Nothing original to the series really occurs until the final 20 minutes, at which point we cross the biggest faux pas of the whole production: we see the tortured, elongated limbs and agonised expression on the face of Elly Kedward herself. In an attic, just to add insult to injury. I get it, fleshing out the backstory and the mythology of the Blair Witch is absolutely the correct avenue to travel down in this sequel. Turning it into monster movie was just one turn too many. Knowing what the woodland spectre looks like removes any of the tension. Especially when she darts around corners or avoids reflections. Please. Make it stop.

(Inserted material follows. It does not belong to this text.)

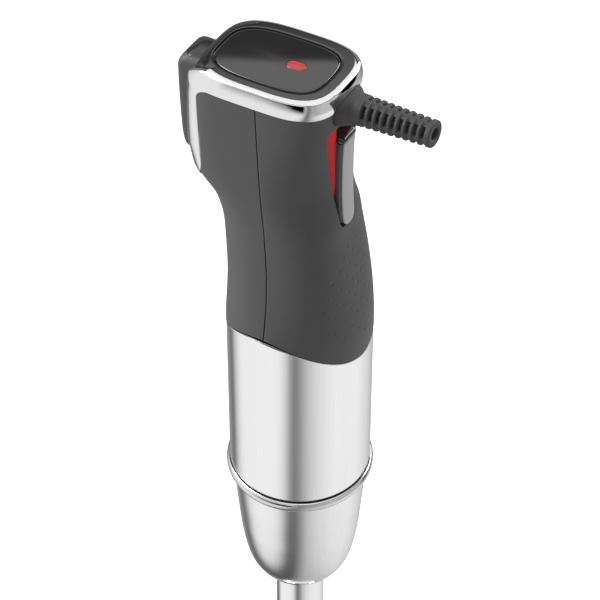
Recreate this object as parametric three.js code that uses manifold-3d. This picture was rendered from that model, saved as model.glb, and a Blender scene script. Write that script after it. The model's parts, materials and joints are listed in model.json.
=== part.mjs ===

Whilst it is sometimes unfair to keep comparing a sequel made by different filmmakers to the original, I fully believe it’s completely justified in this case given the constant call-backs, allusions to and plain outright plagiarisation of its superior predecessor. Blair Witch doesn’t have, nor does it really try to have, any identity of its own. This could been set in any woods, anywhere in the world, about any other set of circumstances that led the group out there in the first place, and the film would hardly have differed itself from any of the other hundreds of Blair Witch knock-offs out there. It’s a hugely disappointing follow up – but I have not lost faith in Wingard and Barrett! You’re better than this.